As a point of disclosure, I'll let it be known that the author of The Out Traveler Hawaii, Matthew Link, is both an old friend and a frequent colleague, as he's been editor at a number of magazines I've written for. But given this, I also know him to be an enthusiastic traveler, dogged researcher, and a huge fan of Hawaii - he even lived there for quite some time.
His LGBT guidebook on Hawaii is really a follow-up of sorts to one that he published himself several years ago. This edition was published by Alyson Books and is one of a few excellent gay guidebooks put out by the Out Traveler brand.
Another first-rate title in the Out Traveler gay guidebook series is The Out Traveler New York City, by Dan Allen (okay, okay...another friend of mine...but these really are excellent guidebooks). And in 2009, the Out Traveler Atlanta came out - it's authored by knowledgeable Atlanta scribes Jordan McAuley and Matt Burkhalter. As did Out Traveler South Florida (Includes the Keys, Orlando, and the Tampa Bay Area), by Paul Rubio. Paris and Los Angeles/Palm Springs titles are also in the works.
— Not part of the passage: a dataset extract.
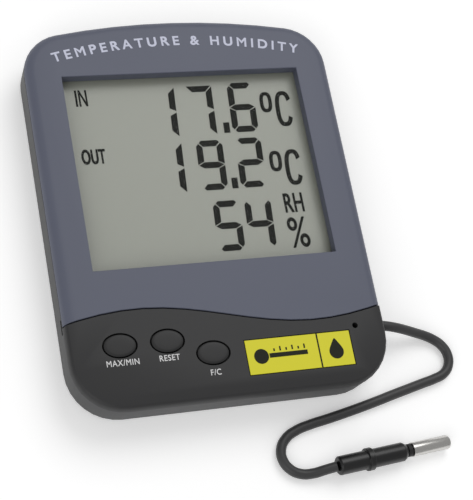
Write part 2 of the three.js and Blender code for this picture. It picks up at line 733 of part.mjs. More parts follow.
const glassSize = [WINDOW_WIDTH + 2 * GLASS_MARGIN, WINDOW_HEIGHT + 2 * GLASS_LEDGE];
const rearGlassSize = [glassSize[0], glassSize[1] - 2 * (CONNECTOR_WIDTH + 2 * GAP)];

function lcdHolder() {
  const inner = glassSize.map((value) => value + 2 * GAP);
  const outer = inner.map((value) => value + 2 * HOLDER_WALL);
  const ring = slab([0, WINDOW_Y], outer, ON_BOARD, GLASS_TOP);
  return ring.subtract(slab([0, WINDOW_Y], inner, 0, FACE));
}

function connectorStrip(side) {
  const y = WINDOW_Y + side * (glassSize[1] / 2 - CONNECTOR_WIDTH / 2);
  return slab([0, y], [WINDOW_WIDTH, CONNECTOR_WIDTH], ON_BOARD, GLASS_TOP - GLASS_THICKNESS - GAP);
}

// ---- Board and what it carries ----

function mainBoard() {
  const top = CASE_HEIGHT / 2 - BOARD_TOP_MARGIN;
  const switchEdge = BAY_LEFT - BAY_WALL - BOARD_CLEARANCE;
  const bayEdge = BAY_MIDDLE_Y + BAY_HALF + BAY_WALL + TAB_REACH + GAP;
  const screwEdge = BOARD_SCREW_Y - BOSS_RADIUS + GAP;
  const shoulder = HALF_WIDTH - RIGHT_SCREW[0] - BOSS_RADIUS - 2 * BOARD_CLEARANCE;
  const shape = polygon([
    [-BOARD_HALF_WIDTH, screwEdge - SWITCH_SIZE - 2],
    [-TAIL_LEFT, screwEdge - SWITCH_SIZE - 2],
    [-TAIL_LEFT, BUTTON_LINE - 9.75],
    [switchEdge, BUTTON_LINE - 9.75],
    [switchEdge, bayEdge],
    [Math.min(shoulder, BOARD_SCREW_X), bayEdge],
    [Math.min(shoulder, BOARD_SCREW_X), screwEdge],
    [BOARD_HALF_WIDTH, screwEdge],
    [BOARD_HALF_WIDTH, top],
    [-BOARD_HALF_WIDTH, top],
  ]);
  let made = prism(shape, BOARD_BACK, BOARD_FRONT);
  for (const side of [-1, 1]) {
    const place = [side * BOARD_SCREW_X, BOARD_SCREW_Y];
    made = made.subtract(post(place, SCREW_SHANK + SCREW_CLEARANCE, 0, FACE));
  }
  return made;
}

function chipBlob() {
  const profile = [
    [0, -1.2],
    [2.4, -1.1],
    [4.6, -0.7],
    [6, 0],
    [0, 0],
  ];
  const geometry = turned(profile, 20);
  geometry.translate(8, 14, BOARD_BACK - GAP);
  return geometry;
}

function crystal() {
  const geometry = new THREE.CylinderGeometry(1, 1, 6, 16);
  geometry.rotateZ(Math.PI / 2);
  geometry.translate(-26, PARTS_Y, ON_BOARD + 1);
  return geometry;
}

function capacitor() {
  const geometry = new THREE.CylinderGeometry(2, 2, 5, 20);
  geometry.rotateX(Math.PI / 2);
  geometry.translate(-13, PARTS_Y, ON_BOARD + 2.5);
  return geometry;
}

function humiditySensor() {
  return slab([-34, PARTS_Y], [5, 5], ON_BOARD, ON_BOARD + 1.2);
}

// A glass bead on two legs, near the side slot.
function roomThermistor() {
  const bead = new THREE.SphereGeometry(1.1, 14, 10);
  bead.translate(THERMISTOR_X, SLOT_Y, 10);
  const legs = [-0.5, 0.5].map((offset) => post([THERMISTOR_X, SLOT_Y + offset], 0.22, ON_BOARD + 0.2, 10, 8));
  const footing = slab([THERMISTOR_X, SLOT_Y], [1.2, 2], ON_BOARD, ON_BOARD + 0.4);
  return joined(solid(bead), ...legs, footing);
}

function tactSwitch(button) {
  const centre = buttonCentre(button);
  const top = ON_BOARD + SWITCH_HEIGHT;
  const body = slab(centre, [SWITCH_SIZE, SWITCH_SIZE], ON_BOARD, top);
  const well = post(centre, PLUNGER_RADIUS + GAP, top - BUTTON_TRAVEL - 3 * GAP, FACE);
  return body.subtract(well);
}

function plungerTop() {
  return ON_BOARD + SWITCH_HEIGHT + PLUNGER_PROUD;
}

function switchPlunger(button) {
  const bottom = ON_BOARD + SWITCH_HEIGHT - 2 * GAP;
  return post(buttonCentre(button), PLUNGER_RADIUS, bottom, plungerTop());
}

// ---- Buttons: oval cap, retaining flange and stem ----

function buttonCap(button) {
  const centre = buttonCentre(button);
  const size = BUTTON_HOLE.map((value) => value - 2 * BUTTON_RING);
  const edge = 0.5;
  const flangeTop = PANEL_UNDERSIDE - GAP;
  const cap = new THREE.ExtrudeGeometry(ellipse(centre, size.map((value) => value - 2 * edge)), {
    depth: FACE + BUTTON_PROUD - flangeTop,
    bevelThickness: edge,
    bevelSize: edge,
    bevelSegments: 2,
    curveSegments: OVAL_STEPS,
  });
  cap.translate(0, 0, flangeTop - edge);
  const flangeSize = BUTTON_HOLE.map((value) => value + 2 * BUTTON_LIP);
  const flange = prism(ellipse(centre, flangeSize), flangeTop - BUTTON_LIP, flangeTop, OVAL_STEPS);
  const stem = post(centre, PLUNGER_RADIUS + GAP, plungerTop() + GAP, flangeTop);
  return joined(solid(cap), flange, stem);
}

// ---- Screws ----

// A pan-head screw with a cross recess, its head's top at the origin and its shank along +Z.
function screw(length) {
  const [headRadius, headHeight] = SCREW_HEAD;
  const profile = [
    [0, 0],
    [headRadius * 0.7, 0],
    [headRadius, headHeight * 0.45],
    [headRadius, headHeight],
    [SCREW_SHANK, headHeight],
    [SCREW_SHANK, length - 1],
    [0.3, length],
    [0, length],
  ];
  const made = solid(turned(profile, 16));
  const [slotLength, slotWidth, slotDepth] = SCREW_SLOT;
  const arms = slab([0, 0], [slotLength, slotWidth], -1, slotDepth);
  return made.subtract(arms.add(slab([0, 0], [slotWidth, slotLength], -1, slotDepth)));
}

function caseScrew(place) {
  return screw(DECK_UNDERSIDE - 2 * SCREW_RECESS).translate([...place, SCREW_RECESS]);
}

function boardScrew(side) {
  const head = BOARD_BACK - GAP - SCREW_HEAD[1];
  return screw(6.4).translate([side * BOARD_SCREW_X, BOARD_SCREW_Y, head]);
}

// ---- Cord, probe and inner leads ----

function grommet() {
  const [flangeRadius, flangeWidth] = GROMMET_FLANGE;
  const bore = CORD_RADIUS;
  const neckEnd = flangeWidth + GAP + WALL + GROMMET_PROUD;
  const profile = [
    [bore, 0],
    [flangeRadius, 0],
    [flangeRadius, flangeWidth],
    [GROMMET_NECK, flangeWidth],
    [GROMMET_NECK, neckEnd],
    [bore, neckEnd],
    [bore, 0],
  ];
  const foot = HALF_WIDTH - WALL - GAP - flangeWidth;
  return alongX(turned(profile, 20), [foot - GAP, ...CORD_EXIT]);
}

// The probe's pieces share one axis: it rests on its ring and on the end of its tip.
const tipStart = PROBE_BODY[1] + PROBE_COLLAR[1] + 2 * GAP;
const probeLength = tipStart + PROBE_TIP[1];
const probeTilt = Math.asin((PROBE_RING[0] - PROBE_TIP[0]) / (probeLength - PROBE_RING[2]));
const probeHeight = PROBE_RING[0] + PROBE_LIFT + PROBE_RING[2] * Math.sin(probeTilt);

function onProbe(geometry, start) {
  geometry.translate(0, 0, start);
  geometry.rotateY(Math.PI / 2 + probeTilt);
  geometry.rotateZ(THREE.MathUtils.degToRad(PROBE_ANGLE));
  geometry.translate(...PROBE_START, probeHeight);
  return geometry;
}

function probeBody() {
  const [radius, length] = PROBE_BODY;
  const [ringRadius, ringWidth, ringPlace] = PROBE_RING;
  const bevel = 0.5;
  const profile = [
    [0, 0],
    [radius - bevel, 0],
    [radius, bevel],
    [radius, ringPlace - ringWidth / 2],
    [ringRadius, ringPlace - ringWidth / 2],
    [ringRadius, ringPlace + ringWidth / 2],
    [radius, ringPlace + ringWidth / 2],
    [radius, length - 3 * bevel],
    [radius - 2 * bevel, length],
    [0, length],
  ];
  return onProbe(turned(profile, 24), 0);
}

function probeCollar() {
  const [radius, length] = PROBE_COLLAR;
  const profile = [
    [0, 0],
    [radius, 0],
    [radius, length],
    [0, length],
  ];
  return onProbe(turned(profile, 20), PROBE_BODY[1] + GAP);
}

function probeTip() {
  const [radius, length] = PROBE_TIP;
  const profile = [
    [0, 0],
    [radius, 0],
    [radius, length - 1],
    [radius * 0.9, length - 0.4],
    [radius * 0.65, length],
    [0, length],
  ];
  return onProbe(turned(profile, 24), tipStart);
}

const leadStart = BAY_MIDDLE_Y + BAY_HALF + BAY_WALL + TAB_REACH + GAP;
const leadHeight = CELL_CENTRE_HEIGHT + TAB_WIDTH / 2;

const negativeLead = [
  [negativeX, leadStart, leadHeight],
  [negativeX - 0.3, leadStart + 1.5, leadHeight + 0.4],
  [negativeX - 1.2, leadStart + 3.4, leadHeight],
  [negativeX - 1.6, leadStart + 4.2, ON_BOARD + 0.7],
];

const positiveLead = [
  [positiveX, leadStart, leadHeight + 0.4],
  [positiveX - 1.5, leadStart + 1.6, leadHeight + 1.2],
  [positiveX - 6, leadStart + 3, leadHeight + 1],
  [positiveX - 10, leadStart + 3.6, leadHeight],
  [positiveX - 12, leadStart + 3.8, ON_BOARD + 0.7],
];

const probeLead = [
  [HALF_WIDTH - WALL - 2 * GAP - GROMMET_FLANGE[1] - GAP, ...CORD_EXIT],
  [48, leadStart + 1, 9.2],
  [44, leadStart + 4.4, 10.4],
  [36, leadStart + 4.8, 9.6],
  [31, leadStart + 5.6, 8],
  [29, leadStart + 6, ON_BOARD + 0.7],
];

// ---- The assembly ----

const group = new THREE.Group();

function put(name, shape, material) {
  const geometry = shape.isBufferGeometry ? shape : geometryOf(shape);
  const mesh = new THREE.Mesh(geometry, material);
  mesh.name = name;
  group.add(mesh);
}

put("rear_case", rearCase(), rearGrey);
put("front_case", frontCase(), charcoal);
put("front_bezel", frontBezel(), slate);
put("label_plate", labelPlate(), yellow);

const lensSize = [WINDOW_WIDTH + 2 * LENS_MARGIN, WINDOW_HEIGHT + 2 * LENS_MARGIN];
const reflectorSize = [rearGlassSize[0] - 2, rearGlassSize[1] - 2];
put("display_lens", displaySheet(lensSize, LENS_TOP, LENS_THICKNESS), clear);
put("lcd_front_glass", displaySheet(glassSize, GLASS_TOP, GLASS_THICKNESS), glass);
put("lcd_rear_glass", displaySheet(rearGlassSize, REAR_GLASS_TOP, GLASS_THICKNESS), glass);
put("lcd_reflector", displaySheet(reflectorSize, REFLECTOR_TOP, REFLECTOR_THICKNESS), silver);
put("lcd_holder", lcdHolder(), white);
put("connector_strip_top", connectorStrip(1), connector);
put("connector_strip_bottom", connectorStrip(-1), connector);

put("main_board", mainBoard(), boardGreen);
put("chip_blob", chipBlob(), black);
put("crystal", crystal(), steel);
put("capacitor", capacitor(), black);
put("humidity_sensor", humiditySensor(), white);
put("room_thermistor", roomThermistor(), black);

for (const button of BUTTONS) {
  const [name] = button;
  put(name + "_button", buttonCap(button), charcoal);
  put(name + "_plunger", switchPlunger(button), black);
  put(name + "_switch", tactSwitch(button), black);
}

put("battery_cell", cell(), steel);
put("battery_spring", batterySpring(), nickel);
put("negative_contact", contact(negativeX), nickel);
put("positive_contact", contact(positiveX), nickel);
put("battery_door", batteryDoor(), rearGrey);
put("kickstand", kickstand(), rearGrey);

CASE_SCREWS.forEach((place, i) => put("case_screw_" + (i + 1), caseScrew(place), steel));
put("board_screw_left", boardScrew(-1), steel);
put("board_screw_right", boardScrew(1), steel);

put("negative_lead", bar(negativeLead, 0.5, 10, 6), black);
put("positive_lead", bar(positiveLead, 0.5, 14, 6), red);
put("probe_lead", bar(probeLead, 0.8, 20, 6), cordBlack);
put("cord_grommet", grommet(), black);
put("probe_cord", bar(CORD_ROUTE, CORD_RADIUS, CORD_STEPS, CORD_SIDES), cordBlack);
put("probe_body", probeBody(), black);
put("probe_collar", probeCollar(), black);
put("probe_tip", probeTip(), steel);

export default group;
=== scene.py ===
import json
import math

import bmesh
import bpy
from mathutils import Matrix, Vector


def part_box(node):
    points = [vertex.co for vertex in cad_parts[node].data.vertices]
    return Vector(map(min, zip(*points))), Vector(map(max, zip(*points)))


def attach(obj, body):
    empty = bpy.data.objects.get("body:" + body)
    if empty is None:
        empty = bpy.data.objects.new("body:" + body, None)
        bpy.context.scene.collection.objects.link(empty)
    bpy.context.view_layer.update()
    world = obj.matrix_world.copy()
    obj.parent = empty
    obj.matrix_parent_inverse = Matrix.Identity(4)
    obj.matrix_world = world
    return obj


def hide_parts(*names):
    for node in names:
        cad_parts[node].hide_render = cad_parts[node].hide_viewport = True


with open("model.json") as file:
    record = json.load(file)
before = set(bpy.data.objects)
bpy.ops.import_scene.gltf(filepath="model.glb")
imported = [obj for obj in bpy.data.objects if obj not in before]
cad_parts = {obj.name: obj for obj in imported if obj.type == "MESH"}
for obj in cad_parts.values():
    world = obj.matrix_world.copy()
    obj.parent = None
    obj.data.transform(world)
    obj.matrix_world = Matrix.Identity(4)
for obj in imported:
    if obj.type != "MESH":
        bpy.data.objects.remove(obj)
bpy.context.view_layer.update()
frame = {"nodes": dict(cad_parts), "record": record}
MM = 0.001
scene = bpy.context.scene

# ---- Camera ----
# The instrument lies on its back on a table. The camera looks down on the display from its lower
# left, a little turned, with a long lens.

camera_place = Vector((-147.64, -175.61, 456.49)) * MM
camera_right = Vector((0.9462, -0.1814, 0.268))
camera_back = Vector((-0.3145, -0.3193, 0.894)).normalized()
camera_up = camera_back.cross(camera_right).normalized()
camera_right = camera_up.cross(camera_back)

camera_data = bpy.data.cameras.new("camera")
camera_data.sensor_fit = "HORIZONTAL"
camera_data.sensor_width = 36
camera_data.lens = 113.28
camera_data.clip_start = 0.01
camera = bpy.data.objects.new("camera", camera_data)
scene.collection.objects.link(camera)
turn = Matrix((camera_right, camera_up, camera_back)).transposed()
camera.matrix_world = Matrix.Translation(camera_place) @ turn.to_4x4()
scene.camera = camera

# ---- Probe cord ----
# A soft round PVC jacket, 3.4 mm thick. It leaves the grommet in the right wall, drops to the
# table and lies in two loose bends before it goes into the back of the probe.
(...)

I've also written plenty of guidebooks myself, gay and mainstream, and they're a huge undertaking. They can also be a bit dry without an authoritative, personable voice, which is one thing Matt Link really brings to the table with Out Traveler Hawaii. The first of his 11 chapters delves colorfully into the history and politics of Hawaii, including specifics on "long and bumpy" attempts by the state to legalize gay marriage, and even a recap on the many rumors about the sexual orientation of governor Linda Lingle.
Hawaii ranks among the gay-friendliest destinations on the planet, but it's also a low-keyed place lacking big nightlife and emphasizing eco-tourism and romance. Link goes to great lengths to provide an insider's sense of Hawaii's customs and it's overall vibe, and he also throws in some fun sidebars on such intriguing topics as to whether gay guys surf (they do...there's even a Gay Surf Club on Oahu) campy movies set in the state (anyone remember Goin' Coconuts, with Donny and Marie?
Other useful info includes a pronunciation primer to help speak the Hawaiian language (it includes Pidgin terms like "brah", for good friend), and a good summation of state facts, including demographics, events, weather, useful GLBT sites in Hawaii, and so on.
The rest of the book is broken down into individual chapters on each island, including the big four (Oahu, Maui, Kuaui, and the Big Island), and the lesser-visited islands of Molokai, Lanai, Niihau, and Kahoolawe). Each chapter gives a quick but colorful sense of key attractions and towns/neighborhoods to explore, gay nightlife (which you'll really only find on Oahu, in Honolulu - and at one establishment on the Big Island, but Link also lists some gay-friendly mainstream spots on other islands), both gay-oriented and mainstream lodging reviews, and dining reviews.
The book is selective rather than exhaustive in its lodging and dining coverage, which can be overwhelming in many of the major guidebooks out there. This is fine by me - if you're looking for a handful of well-researched, convincingly rendered reviews of several reliable hotels and restaurants in the areas you're most likely to visit, you'll find them here. If you're a major foodie or resort buff, you'll want to pick up an additional mainstream guidebook, or do additional research on the Web.
To me, the mark of a first-rate gay guidebook is whether it contains enough useful information to function as your sole guide for planning and visiting a place. And in this regard, The Out Traveler Hawaii fits the bill, and is an immense resource. My only quibble is that the maps, though attractive, are very small and not always as detailed as they might be. Otherwise, Link's guide is well-executed and written in a lively voice - it's packed with both gay-specific and general advice, tips, and reviews, and you could easily plan an entire multi-island trip to Hawaii with just this book in your back pocket.